Increasingly, the harshness of the outside world drove him deep inside his own head, where memories, dreams and emotions stewed and mingled so that sometimes he found himself unable to tell what was real and what was fantasy.
But always he returned to the single image of a gunshot in the dark that was imprinted on his deep subconscious. The revelation that had come as he lay drugged and in pain had been too raw to contemplate immediately, but now it had taken on a terrible gravity that dragged him back to it constantly. Perhaps it had been a suicide attempt from which he had recovered? But if that was the case, why did he have no memory of any hospitalisation — or had that, too, been locked away from his conscious mind? No, he was sure it represented his death, but the questions that came with that recognition threatened to drive him mad.

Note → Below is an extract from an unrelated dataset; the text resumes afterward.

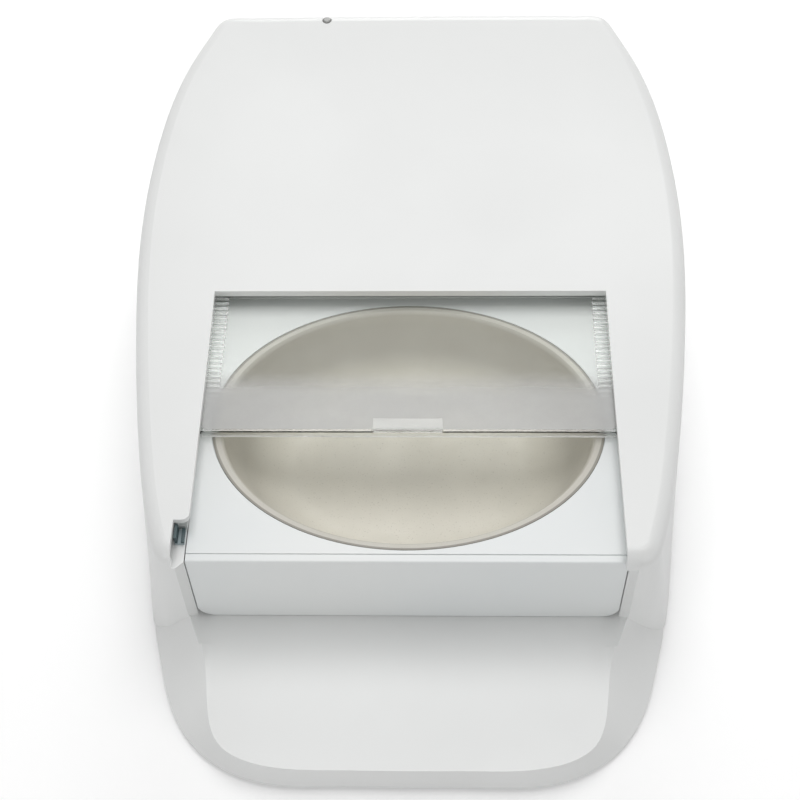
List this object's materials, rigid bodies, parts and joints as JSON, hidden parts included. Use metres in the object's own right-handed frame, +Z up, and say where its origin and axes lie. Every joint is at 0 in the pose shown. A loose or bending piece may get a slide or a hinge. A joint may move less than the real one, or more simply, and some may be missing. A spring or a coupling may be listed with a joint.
{
  "type": "microchip pet feeder",
  "caption": "Low white pet feeder: a raised hood over an oval bowl in a pull-out tray, with a clear motor-driven sliding cover and a battery box beneath.",
  "frame": {"origin": "centre of the footprint, on the surface the feeder stands on", "axes": "+Z up, +Y to the rear under the hood, -Y to the side the pet eats from, +X to the right seen from the front"},
  "size_m": [0.244, 0.347, 0.0928],
  "materials": {
    "housing": "glossy white moulded plastic",
    "rail": "pale slick moulded plastic",
    "bowl": "satin warm grey plastic",
    "clear": "clear moulded plastic, slightly smoked",
    "steel": "ground steel",
    "bronze": "sintered bronze",
    "gear": "natural acetal",
    "gearbox": "black moulded plastic",
    "can": "zinc plated can",
    "screw": "zinc plated",
    "rubber": "soft grey-black rubber",
    "cell": "plain wrapped cell",
    "contact": "nickel plated spring steel",
    "board": "green circuit board lacquer",
    "chip": "black moulded components",
    "copper": "lacquered copper winding",
    "sensor": "dark moulded sensor body",
    "button": "grey button cap",
    "lens": "smoked light guide"
  },
  "bodies": {
    "base": {"upper_shell": "housing", "base_plate": "housing", "foot_1": "rubber", "foot_2": "rubber", "foot_3": "rubber", "foot_4": "rubber", "base_screws": "screw", "guide_rail_left": "rail", "guide_rail_right": "rail", "battery_plates": "contact", "battery_springs": "contact", "battery_cell_1": "cell", "battery_cell_2": "cell", "battery_cell_3": "cell", "battery_cell_4": "cell", "bearing_block_left": "rail", "bearing_block_right": "rail", "shaft_bush_left": "bronze", "shaft_bush_right": "bronze", "gearbox": "gearbox", "motor_can": "can", "motor_bracket": "steel", "bracket_screws": "screw", "main_board": "board", "main_board_parts": "chip", "board_screws": "screw", "reader_board": "board", "antenna_coil": "copper", "closed_sensor": "sensor", "open_sensor": "sensor", "button_board": "board", "button_switches": "chip", "indicator_lens": "lens", "dc_jack": "chip"},
    "cover": {"cover": "clear"},
    "shaft": {"drive_shaft": "steel", "pinion_left": "gear", "pinion_right": "gear", "shaft_gear": "gear"},
    "motor": {"motor_gear": "gear", "output_shaft": "steel"},
    "drawer": {"bowl_tray": "housing", "bowl": "bowl"},
    "door": {"battery_door": "housing"},
    "learn_button": {"learn_button": "button"},
    "open_button": {"open_button": "button"}
  },
  "joints": [
    {"name": "cover_slide", "type": "slide", "parent": "base", "child": "cover", "axis": [0, 1, 0], "range_m": [-0.053, 0.06]},
    {"name": "shaft_spin", "type": "hinge", "parent": "base", "child": "shaft", "pos_m": [0, 0.036, 0.0528], "axis": [1, 0, 0], "range_deg": [-478.5, 422.8]},
    {"name": "motor_spin", "type": "hinge", "parent": "base", "child": "motor", "pos_m": [0, 0.046, 0.0398], "axis": [1, 0, 0], "range_deg": [-299.7, 339.2]},
    {"name": "drawer_slide", "type": "slide", "parent": "base", "child": "drawer", "axis": [0, -1, 0], "range_m": [0, 0.13]},
    {"name": "battery_door_slide", "type": "slide", "parent": "base", "child": "door", "axis": [0, 0, -1], "range_m": [0, 0.03]},
    {"name": "learn_button_press", "type": "slide", "parent": "base", "child": "learn_button", "axis": [0, -1, 0], "range_m": [0, 0.0012], "stiffness_N_per_m": 300},
    {"name": "open_button_press", "type": "slide", "parent": "base", "child": "open_button", "axis": [0, -1, 0], "range_m": [0, 0.0012], "stiffness_N_per_m": 300}
  ],
  "couplings": [
    {"joint": "shaft_spin", "follows": "cover_slide", "rad_per_m": -138.89},
    {"joint": "motor_spin", "follows": "cover_slide", "rad_per_m": 98.38}
  ]
}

If only Sophie had been there, she would have helped him to find a solution; she would have soothed him.
But then, as he concentrated on the blast… the fire… then darkness, a rush of other memories broke through, like ice shattering on a pond. Another life, setting up a club, music, criminal figures propelling him to a choice no one should have to make; and then some unspeakable act which he still couldn’t face that drove him to suicide. It shocked him out of his drifting state so sharply that he almost fell from the horse and had to pull back on the reins to bring it under control.
The rush of memory brought deep depression along with the shock. Since Sophie’s death, the world had already become senseless. But now that his own inner world was equally un-tethered, he felt as if he was going mad.
Gasping for breath, he didn’t see the figure that appeared suddenly in front of him until his mount shied away.
‘There’s a monster!’ It was a man of about eighty wrapped in several heavy jumpers and wearing a pair of ancient paint-spattered trousers. An old-fashioned hearing aid was visible in one ear and a pair of silver-rimmed glasses held together with a plaster was jammed on the bridge of his nose. Anxiety made him throw his arms up and down as if he was exercising.
Mallory brought the horse under control and barked, ‘What the hell are you doing, you idiot?’
‘There’s a monster!’
‘I heard you the first time. What are you talking about and what’s it got to do with me?’
The old man managed to calm himself enough to get his words out. ‘Over that way.’ He flapped his arm towards the east. ‘It’s got my granddaughter. And you… you’ve got a sword. You can fight it. Are you a knight? From Salisbury? We’ve had a few of ’em round here. They help out, when they’re not Bible-bashing…’ His words disappeared in another bout of panic.
Mallory couldn’t afford to break his journey, but the old man was so desperate that he was on the verge of tears. ‘How far?’ he asked with irritation.